17 thoughts on “Shop Talk: On Being Burnt Out

  1. We all feel like this every now and then and it really, truly sucks. However, I’ve noticed over the years that some of my best ideas come after a period of being burned out. It’s as if after taking a break from what I love, I go back to it and see it in a whole new way. Like there had been so much crap floating around in my head about the subject that nothing seemed any good, but after a break was suddenly organized and beautiful.

    You take all the time you need, because in a couple of months we all know you’ll be going non-stop again. There will be something that stops you in your tracks and makes you think, “I really want to knit this,” and you’ll be back and better than ever. :)

  2. Taking time to love yourself, take care of yourself and cocoon yourself for a bit, is perfectly acceptable! Give yourself 10-14 days (like a vacation) to just be. Take walks, eat your favorite foods, drink hot tea… just enjoy the simple things. In time, I’m sure things will come together… sending gentle hugs.

  3. Thanks so much for sharing! It’s really great to hear other bloggers talk about this. I get into the funk of “just not feelin it” and it can really be a bummer. But I’m learning that if I try and force things or just power through it, then I spend MORE time recovering then if I just let myself relax.

  4. Thanks for sharing! It’s comforting to know that this feeling of ‘blah’ happens even to the best of us :) I’m feeling this way right now, too… but moreso, wanting to do many crafty things but life and work have exhausted me out that I end up not doing anything. I’m planning to try to make a goal to do at least 15-30 minutes of something fun every day just to stay fresh. This is why I like dabbling in different crafts, too – I can rotate them around to keep things fresh so I don’t burn out as much. My main problem sometimes is just doing, rather than thinking about doing. Hoping to really give myself a push this weekend since there are quite a few projects I want (and need) to get started. (Thinking about making 2 huge and huggable squids for my cousin’s twin boys that are due in June haha.) I hope you find your inspiration and motivation again soon! You are an amazing storyteller and designer who brings a lot of cute and happy into people’s lives :)

  5. Anna, January and February are also perfect months to cocoon inside and wallow on the couch. I always feel low around this time of year. I’m so glad that Fulbright director encouraged you to rest. He sounds like a wise guy. Enjoy your couch time with Soupy and Nipsey!

    BTW my mom was excited to see you featured in the Knitpicks magazine. And I was totally pumped seeing your commercials on Nickelodeon at a restaurant the other day. :) You have been VERY busy this past year. You deserve to chill and let your mind and body have a break.

  6. Anna,
    The weather is just an indicator of reminding you to hibernate. Restore yourself and your creative zest. You will be happier in the end than pushing yourself then your actions will feel like drudgery. We, your fans, will be here waiting and you’ll STILL be Top of Your Game= sweet knitting ideas and books and creatures. Enjoy !

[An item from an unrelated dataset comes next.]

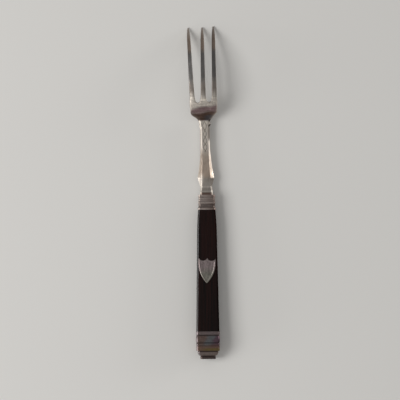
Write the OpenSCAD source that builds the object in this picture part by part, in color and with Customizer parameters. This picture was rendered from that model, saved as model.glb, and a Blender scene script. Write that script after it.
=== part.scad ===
// Old three-tined table fork, lying face down as it comes to rest: the points of the tines and the
// butt of the handle touch the table, and the back of the palm is arched up.
// It is drawn in the handle's own frame first. There y = 0 is where the neck meets the ferrule, +y
// runs to the points, z = 0 is the middle of the handle's thickness and +z is the side that shows.
// At the end lay_down() tips it onto the table and centres it.

/* [Tines] */
// Length of the longest tine, from the centre of the round between two tines
tine_len = 44.5; // [36:0.5:52]
// Distance between the middles of two tines where they leave the palm
tine_pitch = 6.66; // [5.8:0.02:8]
// Width of a tine where it leaves the palm
tine_root_w = 3.8; // [3:0.1:4.4]
// Width of a tine where its point begins
tine_neck_w = 2.1; // [1.4:0.1:2.8]
// Thickness of a tine where its point begins
tine_neck_t = 2.3; // [1.4:0.1:3]
// Length of the point
point_len = 10; // [5:0.5:16]
// Width of the worn end of the point
tip_w = 0.6; // [0.3:0.05:1]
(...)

  7. We all need time to regroup and recover. Whether it is from academics or work. Sometimes we just need a “Me” day.

    I love your cute projects, the teeny tiny ones are my favorite. I have knit many of them with worsted weight yarn to make into Christmas tree ornaments. They are very well loved by all who receive them.

  8. This was a great post and I wish you all the best for the upcoming year! Your designs are amazing (very well written and super cute) and your story (how you started Mochimochiland) is inspirational. As a recent college grad transitioning to full-time work, your knitted designs help me to decompress after a crazy day at the office. Thanks much!!

  9. I love the raw honesty in this post. THANK YOU for that!

    I’ve had my blog for about three years now and recently, I’ve shifted focus. During that transition time, I felt so burned out on knitting. It stopped being fun and exciting for me. (Kinda like what you went through as a Fulbright!)
    I sometimes see our minds like a great big field. After a harvest (or a thesis!) we need to let the ground lay fallow for a season. When we return and plant again, the harvest is even better.

  10. Thank you for posting this! This couldn’t have come at a better time, really…I’m not in the business yet, but I’ve been thinking I’d like to be someday, so I’m really enjoying these Shop Talks, and this one is really hitting home right now. I finally finished all my Christmas gift making, and had been looking forward for some “just me” knitting time. But suddenly I kind of felt like I’d hit a wall. This had me questioning whether or not I could really handle knitting and making patterns for a living someday. But after reading this post, I feel much better! Now I think all I need is a little breather. So thank you very much!

  11. That’s great about being honest with your instructor and telling him that you were just pooped and tired. The truth always wakes people up though it offends many too. I write about one poem every five years because it takes that long for it to work up through my brain. Luckily I don’t have to make a living through creativity. Take your time. Your best stuff is yet to come. Love, Dad

  12. Thank you, everyone, for your empathetic and encouraging comments. They have certainly brightened this very cold and windy winter day for me. I’m not planning to take much of a hiatus from my work, but I just felt the need to share my current state of mind. Just putting it out there has helped!

  13. Thank you for your honest and non-dramatic way of sharing this. Ebb-time can be difficult to handle yet it can be so crucial. Take your break, we’ll wait :)

  14. Thanks for sharing! We all have those times when we are at a point on giving up. Just take a break then try again.

  15. Well, moving is one of life’s most stressful life activities. And I am sure it is hard to get motivated in the dead of one of the most recent cold spells.

    Ever designed a moving van, a packing box?

  16. Thank you for this honest post! The first thing I thought was, isn’t it ironic? I often think about how I could start my own small business and do something creative (at least part-time) to fight the burn out I feel in my job, And then you, creative, successful small business owner, write about burn out! But it makes so much sense! After reading in your previous posts about all the things you do! Again and again, life teaches me that it is always about balance, no matter what it is we do. It’s such a good reminder that the grass will always seem greener over there (but it never is)!